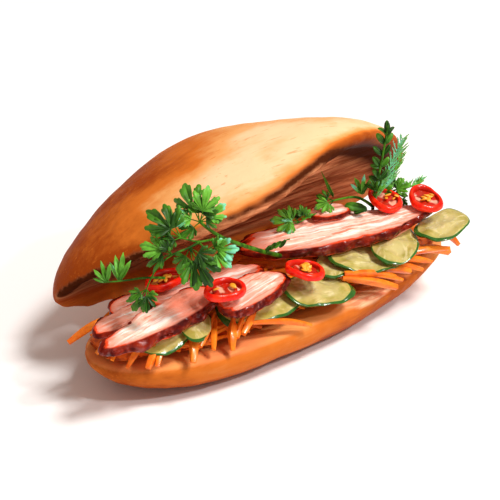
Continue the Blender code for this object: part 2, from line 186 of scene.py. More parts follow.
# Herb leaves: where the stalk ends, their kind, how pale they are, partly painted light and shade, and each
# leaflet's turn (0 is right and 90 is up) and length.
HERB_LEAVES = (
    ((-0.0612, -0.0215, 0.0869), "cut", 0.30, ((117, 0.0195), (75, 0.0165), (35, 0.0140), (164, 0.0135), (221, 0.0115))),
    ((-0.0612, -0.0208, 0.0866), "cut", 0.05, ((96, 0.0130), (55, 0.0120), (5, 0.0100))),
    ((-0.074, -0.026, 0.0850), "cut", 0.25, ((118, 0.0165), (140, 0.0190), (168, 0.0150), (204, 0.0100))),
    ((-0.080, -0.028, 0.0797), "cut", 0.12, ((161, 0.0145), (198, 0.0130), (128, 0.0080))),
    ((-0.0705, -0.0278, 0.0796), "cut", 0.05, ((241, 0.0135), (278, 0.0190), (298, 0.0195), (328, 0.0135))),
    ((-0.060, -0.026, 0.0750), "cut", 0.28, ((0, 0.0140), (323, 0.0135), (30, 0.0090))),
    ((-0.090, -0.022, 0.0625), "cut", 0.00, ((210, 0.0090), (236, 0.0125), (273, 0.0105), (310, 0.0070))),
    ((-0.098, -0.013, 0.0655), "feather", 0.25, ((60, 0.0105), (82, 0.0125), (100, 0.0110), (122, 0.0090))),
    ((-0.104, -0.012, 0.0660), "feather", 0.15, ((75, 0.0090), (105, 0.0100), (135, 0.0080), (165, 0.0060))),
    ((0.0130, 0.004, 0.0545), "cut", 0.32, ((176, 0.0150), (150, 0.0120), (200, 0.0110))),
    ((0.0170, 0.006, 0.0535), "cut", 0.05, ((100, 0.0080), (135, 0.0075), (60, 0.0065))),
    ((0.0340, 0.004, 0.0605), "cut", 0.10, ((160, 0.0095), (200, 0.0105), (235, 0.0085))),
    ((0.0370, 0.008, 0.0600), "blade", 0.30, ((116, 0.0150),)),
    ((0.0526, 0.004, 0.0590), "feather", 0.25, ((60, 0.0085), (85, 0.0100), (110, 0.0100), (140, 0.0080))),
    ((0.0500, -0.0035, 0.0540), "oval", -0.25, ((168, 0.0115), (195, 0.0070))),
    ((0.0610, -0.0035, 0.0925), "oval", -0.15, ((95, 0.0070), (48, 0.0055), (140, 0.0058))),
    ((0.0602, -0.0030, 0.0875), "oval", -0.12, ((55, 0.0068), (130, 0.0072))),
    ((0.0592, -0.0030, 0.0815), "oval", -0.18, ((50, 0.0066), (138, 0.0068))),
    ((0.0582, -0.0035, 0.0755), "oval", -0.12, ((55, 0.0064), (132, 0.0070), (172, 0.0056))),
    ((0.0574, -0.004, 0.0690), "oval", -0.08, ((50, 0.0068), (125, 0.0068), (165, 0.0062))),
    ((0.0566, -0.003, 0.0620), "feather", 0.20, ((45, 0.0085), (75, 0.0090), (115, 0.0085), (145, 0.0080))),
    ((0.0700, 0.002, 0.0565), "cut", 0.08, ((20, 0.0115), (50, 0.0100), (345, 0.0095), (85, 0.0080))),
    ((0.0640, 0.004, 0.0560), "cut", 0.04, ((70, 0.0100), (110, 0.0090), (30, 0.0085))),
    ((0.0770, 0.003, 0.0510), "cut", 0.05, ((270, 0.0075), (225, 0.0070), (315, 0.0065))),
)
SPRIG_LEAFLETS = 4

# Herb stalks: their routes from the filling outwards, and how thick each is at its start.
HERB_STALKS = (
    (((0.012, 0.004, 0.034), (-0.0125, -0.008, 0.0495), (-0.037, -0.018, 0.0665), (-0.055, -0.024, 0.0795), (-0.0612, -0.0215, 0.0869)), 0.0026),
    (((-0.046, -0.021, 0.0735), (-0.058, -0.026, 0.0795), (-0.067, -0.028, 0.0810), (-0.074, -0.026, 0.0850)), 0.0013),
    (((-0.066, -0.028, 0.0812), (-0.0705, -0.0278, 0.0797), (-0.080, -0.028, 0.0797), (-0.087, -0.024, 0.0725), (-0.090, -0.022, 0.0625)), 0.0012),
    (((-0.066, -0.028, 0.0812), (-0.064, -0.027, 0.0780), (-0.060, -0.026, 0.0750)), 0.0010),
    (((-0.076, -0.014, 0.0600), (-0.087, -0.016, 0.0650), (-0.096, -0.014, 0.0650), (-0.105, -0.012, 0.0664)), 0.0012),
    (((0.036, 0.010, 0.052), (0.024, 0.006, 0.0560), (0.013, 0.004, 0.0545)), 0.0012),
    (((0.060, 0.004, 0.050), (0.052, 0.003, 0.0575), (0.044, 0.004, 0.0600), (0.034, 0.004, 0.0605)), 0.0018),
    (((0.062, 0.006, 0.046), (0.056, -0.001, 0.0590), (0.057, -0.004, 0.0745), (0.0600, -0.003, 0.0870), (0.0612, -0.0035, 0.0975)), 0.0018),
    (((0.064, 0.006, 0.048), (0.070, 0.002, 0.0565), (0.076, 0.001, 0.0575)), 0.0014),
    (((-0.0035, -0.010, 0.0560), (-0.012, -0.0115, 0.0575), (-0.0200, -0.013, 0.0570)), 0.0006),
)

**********

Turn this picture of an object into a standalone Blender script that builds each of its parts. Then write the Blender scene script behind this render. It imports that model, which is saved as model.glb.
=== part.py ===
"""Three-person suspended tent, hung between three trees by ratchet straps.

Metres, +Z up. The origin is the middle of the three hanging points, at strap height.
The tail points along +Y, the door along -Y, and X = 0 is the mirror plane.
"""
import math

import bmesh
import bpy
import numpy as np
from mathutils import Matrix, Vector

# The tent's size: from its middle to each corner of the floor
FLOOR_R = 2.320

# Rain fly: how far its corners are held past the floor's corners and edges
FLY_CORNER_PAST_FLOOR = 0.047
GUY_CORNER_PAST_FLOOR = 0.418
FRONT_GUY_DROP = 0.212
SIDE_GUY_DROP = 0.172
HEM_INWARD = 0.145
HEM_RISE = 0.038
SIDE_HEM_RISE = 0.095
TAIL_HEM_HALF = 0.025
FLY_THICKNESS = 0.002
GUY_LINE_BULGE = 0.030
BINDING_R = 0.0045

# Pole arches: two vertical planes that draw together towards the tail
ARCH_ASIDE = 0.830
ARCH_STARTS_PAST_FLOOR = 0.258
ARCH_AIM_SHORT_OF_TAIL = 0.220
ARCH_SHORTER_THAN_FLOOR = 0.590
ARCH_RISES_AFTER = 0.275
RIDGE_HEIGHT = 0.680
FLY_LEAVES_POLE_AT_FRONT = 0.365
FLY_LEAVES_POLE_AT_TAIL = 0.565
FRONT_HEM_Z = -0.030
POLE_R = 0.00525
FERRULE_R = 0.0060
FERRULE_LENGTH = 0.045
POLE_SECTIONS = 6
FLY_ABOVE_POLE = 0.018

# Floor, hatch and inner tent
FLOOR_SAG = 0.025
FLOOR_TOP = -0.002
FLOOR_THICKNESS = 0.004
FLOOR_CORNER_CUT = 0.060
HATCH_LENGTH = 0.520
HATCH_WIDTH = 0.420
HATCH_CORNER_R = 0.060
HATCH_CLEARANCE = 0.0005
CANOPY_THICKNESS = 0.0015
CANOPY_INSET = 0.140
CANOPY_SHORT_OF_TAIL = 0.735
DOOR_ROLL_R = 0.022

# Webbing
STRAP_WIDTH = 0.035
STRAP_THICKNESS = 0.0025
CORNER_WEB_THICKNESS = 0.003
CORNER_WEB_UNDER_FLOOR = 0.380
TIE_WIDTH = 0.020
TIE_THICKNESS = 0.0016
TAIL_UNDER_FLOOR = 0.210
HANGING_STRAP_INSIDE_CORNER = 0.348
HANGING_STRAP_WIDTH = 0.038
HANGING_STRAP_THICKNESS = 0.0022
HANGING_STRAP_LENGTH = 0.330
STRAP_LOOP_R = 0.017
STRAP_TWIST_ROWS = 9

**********

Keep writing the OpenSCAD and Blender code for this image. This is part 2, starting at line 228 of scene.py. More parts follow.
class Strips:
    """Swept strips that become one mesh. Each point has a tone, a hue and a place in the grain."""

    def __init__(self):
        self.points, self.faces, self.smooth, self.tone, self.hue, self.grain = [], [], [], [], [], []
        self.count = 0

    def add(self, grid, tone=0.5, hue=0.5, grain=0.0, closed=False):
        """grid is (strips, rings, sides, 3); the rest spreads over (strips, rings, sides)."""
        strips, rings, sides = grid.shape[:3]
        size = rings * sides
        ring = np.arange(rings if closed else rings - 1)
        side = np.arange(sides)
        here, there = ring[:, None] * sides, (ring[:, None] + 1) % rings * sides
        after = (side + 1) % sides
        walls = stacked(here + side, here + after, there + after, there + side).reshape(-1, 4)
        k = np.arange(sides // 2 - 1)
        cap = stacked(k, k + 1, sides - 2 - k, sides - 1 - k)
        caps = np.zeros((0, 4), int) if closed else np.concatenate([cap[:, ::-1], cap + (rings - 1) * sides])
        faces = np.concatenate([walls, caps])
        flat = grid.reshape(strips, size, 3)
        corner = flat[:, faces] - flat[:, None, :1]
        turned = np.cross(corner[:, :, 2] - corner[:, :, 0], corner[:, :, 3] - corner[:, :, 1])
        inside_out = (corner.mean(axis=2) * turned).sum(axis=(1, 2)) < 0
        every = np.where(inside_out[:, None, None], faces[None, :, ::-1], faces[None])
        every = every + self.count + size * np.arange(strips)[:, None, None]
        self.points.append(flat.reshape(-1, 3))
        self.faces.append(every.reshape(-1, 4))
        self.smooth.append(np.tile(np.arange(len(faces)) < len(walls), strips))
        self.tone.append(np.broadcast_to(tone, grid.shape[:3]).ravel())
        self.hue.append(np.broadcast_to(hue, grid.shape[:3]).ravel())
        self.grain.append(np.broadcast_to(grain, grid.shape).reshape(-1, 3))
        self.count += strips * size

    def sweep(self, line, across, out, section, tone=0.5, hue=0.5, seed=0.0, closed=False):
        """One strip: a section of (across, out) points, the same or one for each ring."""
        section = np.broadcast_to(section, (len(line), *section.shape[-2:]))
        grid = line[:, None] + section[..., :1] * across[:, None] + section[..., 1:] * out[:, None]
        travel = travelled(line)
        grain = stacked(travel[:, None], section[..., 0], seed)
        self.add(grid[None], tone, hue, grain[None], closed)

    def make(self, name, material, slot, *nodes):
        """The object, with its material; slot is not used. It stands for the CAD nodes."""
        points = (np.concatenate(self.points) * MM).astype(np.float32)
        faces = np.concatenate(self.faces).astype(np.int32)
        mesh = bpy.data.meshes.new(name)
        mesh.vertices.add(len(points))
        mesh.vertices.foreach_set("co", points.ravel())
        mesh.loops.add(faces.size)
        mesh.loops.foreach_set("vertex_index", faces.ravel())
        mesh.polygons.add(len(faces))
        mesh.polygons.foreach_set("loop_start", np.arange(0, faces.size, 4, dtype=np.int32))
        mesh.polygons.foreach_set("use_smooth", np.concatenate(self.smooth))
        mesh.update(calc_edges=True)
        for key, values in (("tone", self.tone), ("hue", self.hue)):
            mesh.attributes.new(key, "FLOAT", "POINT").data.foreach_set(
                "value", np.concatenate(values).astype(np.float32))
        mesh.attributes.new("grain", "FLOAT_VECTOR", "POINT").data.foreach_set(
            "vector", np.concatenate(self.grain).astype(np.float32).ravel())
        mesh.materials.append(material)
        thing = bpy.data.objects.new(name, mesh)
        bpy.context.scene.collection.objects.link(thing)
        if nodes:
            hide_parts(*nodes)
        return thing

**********

SHORT TASK :: From the records above, copy out the line with "Keep writing the", the line with "self.count = 0", and every line between them, word for word.

RESPONSE ::
Keep writing the OpenSCAD and Blender code for this image. This is part 2, starting at line 228 of scene.py. More parts follow.
class Strips:
    """Swept strips that become one mesh. Each point has a tone, a hue and a place in the grain."""

    def __init__(self):
        self.points, self.faces, self.smooth, self.tone, self.hue, self.grain = [], [], [], [], [], []
        self.count = 0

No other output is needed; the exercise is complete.